Lincecum himself has been forthright about his struggles and attributed them on more than one occasion to over-thinking. Having some early experience with pitching myself, I tend to favor this theory over most others. I was no Tim Lincecum to be certain, and wasn’t an elite athlete, but there were stretches when I definitely possessed more ability than I brought to the mound. It was frustrating for those who watched me pitch outside of game situations. One kid from my block who was an exceptional player asked “how come you didn’t throw like this before?” when I smoked fastballs by him during a pickup game at a local high school. I couldn’t really answer, though I suspected (and still suspect) it had something to do with what I was thinking when I went out to pitch; who, specifically, I was pitching for. They drill in to you from an early age that baseball is about the team, but the truth is, when you’re standing out there on the mound all alone, it’s about you. Once the ball is put in play the other eight guys come in to the picture, but they’re really just a supporting cast. You can be concerned about letting your teammates down, but on another level it helps to not give a shit and allow yourself to just do what comes naturally.

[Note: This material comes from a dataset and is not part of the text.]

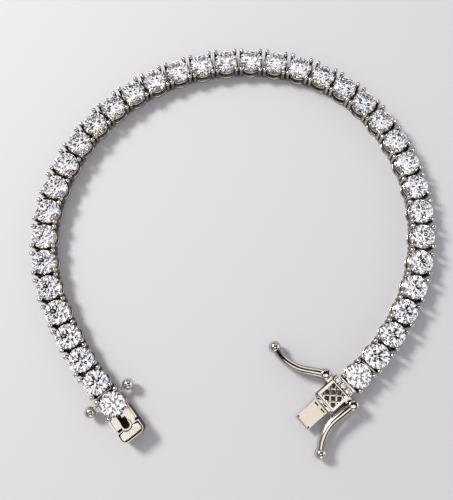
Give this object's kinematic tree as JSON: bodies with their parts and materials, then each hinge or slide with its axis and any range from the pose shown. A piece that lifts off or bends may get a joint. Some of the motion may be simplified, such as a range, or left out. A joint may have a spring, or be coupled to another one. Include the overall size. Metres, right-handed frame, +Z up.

The photo above is of my brother’s kid Peyton, playing for his San Francisco team in a recent all-star tournament in Marin County. You can’t determine everything from one photograph, but having followed the game all my life certain things are apparent. He’s got a decent swing, keeps the bat head level, and probably most importantly, has his eye on the ball. Three simple-sounding concepts that elude most kids when it comes to putting them in to practice. Peyton’s a decent athlete, with his number one sport being soccer. My brother plays down whatever personal satisfaction he derives from having a son who is good at sports, but it is implicit in his every comment and action. ( It’s hard to fault him when considering the case of Tim Lincecum’s dad, who hovers over the career of his own $18 million a year adult son like a typically over-involved Little League father.) Most importantly, perhaps, is the fact that at this early stage Peyton seems innately capable of playing for himself and having fun with the game. There is, after all, a reason they call it that. Whether he’s able to maintain this perspective and successfully extend his athletic career remains to be seen. But for now he’s a kid with a good cut, and for that there’s something to be said.